An 1828 painting of Colditz Castle by Ernst Ferdinand Oehme.
I did mention last time there were nine Colditz-inspired adventures — here are the other eight in chronological order —
Colditz (Hans-Peter Ponten, 1981, in Dutch)
Colditz Adventure (Superior Software, 1983)
Colditz! (LVL Software, 1983)
Castle Colditz (Felix Software, 1984)
Colditz (Phipps Associates, 1984)
Mission Secrète A Colditz (CPC, 1985, in French)
Colditz Escape (Adventure Probe, 1986)
Colditz (Uto, 2010, in Spanish)
— and yes, the existence of the Dutch Colditz means it may have come first, but I have a few question marks to resolve with that game before I can say more.

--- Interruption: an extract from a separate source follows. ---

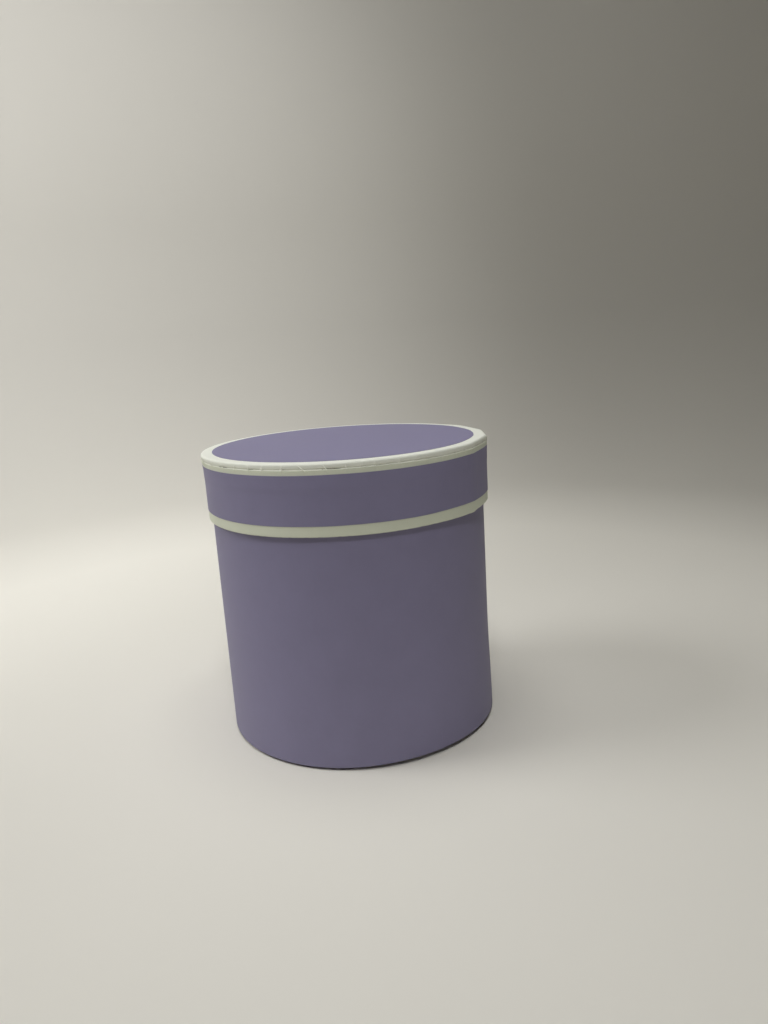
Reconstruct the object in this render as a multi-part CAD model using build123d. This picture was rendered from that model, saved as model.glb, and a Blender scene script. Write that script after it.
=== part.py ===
from build123d import *
import os

# A round lidded box for flowers, made of greyboard and pasted papers.
# Millimetres, +Z up, origin at the middle of the underside. The front of the box faces -Y.
# Bearings round the box are in degrees from the front, positive towards +X, so 180 is the back.

# Driving dimensions
TOTAL_HEIGHT = 163.0
LID_DIAMETER = 160.0
BODY_DIAMETER = 155.0
LID_SIDE_HEIGHT = 36.6
TOP_PANEL_DIAMETER = 147.4
BAND_WIDTH = 25.1
BAND_BELOW_TOP = 5.9

# Sheet materials
WALL_BOARD = 2.0
DISC_BOARD = 2.5
RIM_BOARD = 1.0
COVER_PAPER = 0.2
LINER_PAPER = 0.15
JOINT_TAPE = 0.12

# Margins, laps and joints
TURN_IN = 12.0
TURN_UNDER = 15.0
COVER_TURN_DOWN = 12.0
WRAP_BELOW_TOP = 3.5
BODY_LINER_BELOW_RIM = 5.0
LID_LINER_ABOVE_EDGE = 3.0
BASE_COVER_INSET = 4.0
BODY_LAP = 8.0
LID_LAP = 8.0
TAPE_WIDTH = 25.0
BOARD_JOINT_GAP = 0.3
STEP_RUN = 3.0
LID_REST_GAP = 0.1
DISC_LINER_INSET = 0.5

# Rounded edges, as radii on the outside of the covering paper
FOOT_ROUND = 0.8
RIM_ROUND = 0.6
SHOULDER_ROUND = 1.0
LID_EDGE_ROUND = 0.5

# Bearings of the seams
BODY_JOINT_BEARING = 180.0
BODY_LAP_BEARING = 168.0
LID_JOINT_BEARING = 56.0
LID_BAND_LAP_BEARING = 150.0

# Heights and radii of the box
body_outer = BODY_DIAMETER / 2
tube_outer = body_outer - COVER_PAPER
tube_inner = tube_outer - WALL_BOARD
base_bottom = 2 * COVER_PAPER
base_top = base_bottom + DISC_BOARD
floor = base_top + LINER_PAPER
lid_top = TOTAL_HEIGHT - COVER_PAPER
lid_board_top = lid_top - COVER_PAPER
lid_disc_bottom = lid_board_top - DISC_BOARD
lid_ceiling = lid_disc_bottom - LINER_PAPER
body_rim = lid_ceiling - LID_REST_GAP
turn_in_bottom = body_rim - TURN_IN

# Heights and radii of the lid
lid_edge = TOTAL_HEIGHT - LID_SIDE_HEIGHT
band_outer = LID_DIAMETER / 2
rim_outer = band_outer - 3 * COVER_PAPER
rim_inner = rim_outer - RIM_BOARD
rim_bottom = lid_edge + COVER_PAPER
turn_down_bottom = lid_top - COVER_TURN_DOWN
lid_turn_in_top = lid_edge + TURN_IN
wrap_top = TOTAL_HEIGHT - WRAP_BELOW_TOP
band_top = TOTAL_HEIGHT - BAND_BELOW_TOP
band_bottom = band_top - BAND_WIDTH


def ring(inner, outer, bottom, top):
    """A plain ring about the box's axis."""
    wall = Cylinder(outer, top - bottom, align=(Align.CENTER, Align.CENTER, Align.MIN))
    hole = Cylinder(inner, 3 * (top - bottom))
    return Pos(0, 0, bottom) * (wall - hole)


def disc(radius, bottom, top):
    """A plain disc about the box's axis."""
    return Pos(0, 0, bottom) * Cylinder(radius, top - bottom, align=(Align.CENTER, Align.CENTER, Align.MIN))


def turned(outline):
    """A solid of revolution about Z from closed (radius, height) points."""
    corners = [(radius, 0, height) for radius, height in outline]
    return revolve(make_face(Polyline(*corners, close=True)), Axis.Z)


def bearing_block(bearing, width, reach, bottom, top):
    """A block from the axis outwards at a bearing, which cuts a stretch of that width out of a ring."""
    block = Box(width, reach, top - bottom, align=(Align.CENTER, Align.MAX, Align.MIN))
    return Pos(0, 0, bottom) * Rot(0, 0, bearing) * block


def stretch(inner, outer, bottom, top, bearing, width):
    """A short curved stretch of sheet, such as a lap or a piece of tape."""
    return ring(inner, outer, bottom, top) & bearing_block(bearing, width, 2 * outer, bottom, top)


def edges_at(shape, radius, height):
    """The round edges of a shape at one radius and height."""
    circles = shape.edges().filter_by(GeomType.CIRCLE)
    return [e for e in circles if abs(e.radius - radius) < 1e-3 and abs(e.center().Z - height) < 1e-3]


def stepped_sheet(low_inner, high_inner, thickness, bottom, step, top):
    """A sheet that runs straight up and steps sideways at one height to pass over another sheet."""
    return turned(
        [
            (low_inner, bottom),
            (low_inner + thickness, bottom),
            (low_inner + thickness, step - STEP_RUN),
            (high_inner + thickness, step),
            (high_inner + thickness, top),
            (high_inner, top),
            (high_inner, step),
            (low_inner, step - STEP_RUN),
        ]
    )


def make_body_tube():
    """The wall, which stands on the lined base disc."""
    tube = ring(tube_inner, tube_outer, floor, body_rim - COVER_PAPER)
    tube = fillet(edges_at(tube, tube_outer, body_rim - COVER_PAPER), RIM_ROUND - COVER_PAPER)
    tube = fillet(edges_at(tube, tube_inner, body_rim - COVER_PAPER), RIM_ROUND - COVER_PAPER)
    return tube - bearing_block(BODY_JOINT_BEARING, BOARD_JOINT_GAP, 2 * tube_outer, 0, TOTAL_HEIGHT)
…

Having gone through mounds of research for a profoundly terrible TRS-80 game, I can say there is good reason why Colditz spawned so many adventures; everything is naturally self-contained, the plot is clear and dramatic, and the interaction for most escapes was based mainly on cleverness-with-items rather than smooth-talking the guards (see: Reid’s failure to bribe a guard in his first escape attempt). It also used to be part of the cultural landscape; there was a time the name Colditz gave instant recognition.
And perhaps it still has instant recognition now in some places? A question I put to my trusty readers.

The game was published in the September 1982 issue of Computer & Video Games magazine.
Captain Yule also arranged music for the prisoners’ orchestra. The strains often drowned out preparations for breakouts or distracted guards when escapes were in progress. On one occasion, the music started or stopped to signal two escaping prisoners on the whereabouts of sentries who were in view of the prisoner musicians. And a space below the theater stage was used by four escapees as an exit toward passageways leading to freedom.
From the obituary for Lt. Col. Jimmy Yule who died in 2001. As a prisoner at Colditz, he operated a hidden radio. The secret radio room was discovered in 1993 (!) and still had Yule’s old codebook. It included a poem: “Back in London, here we are / Back to clubs and caviar. / Back to Covent Garden’s fruits, / Back to 50-shilling suits.”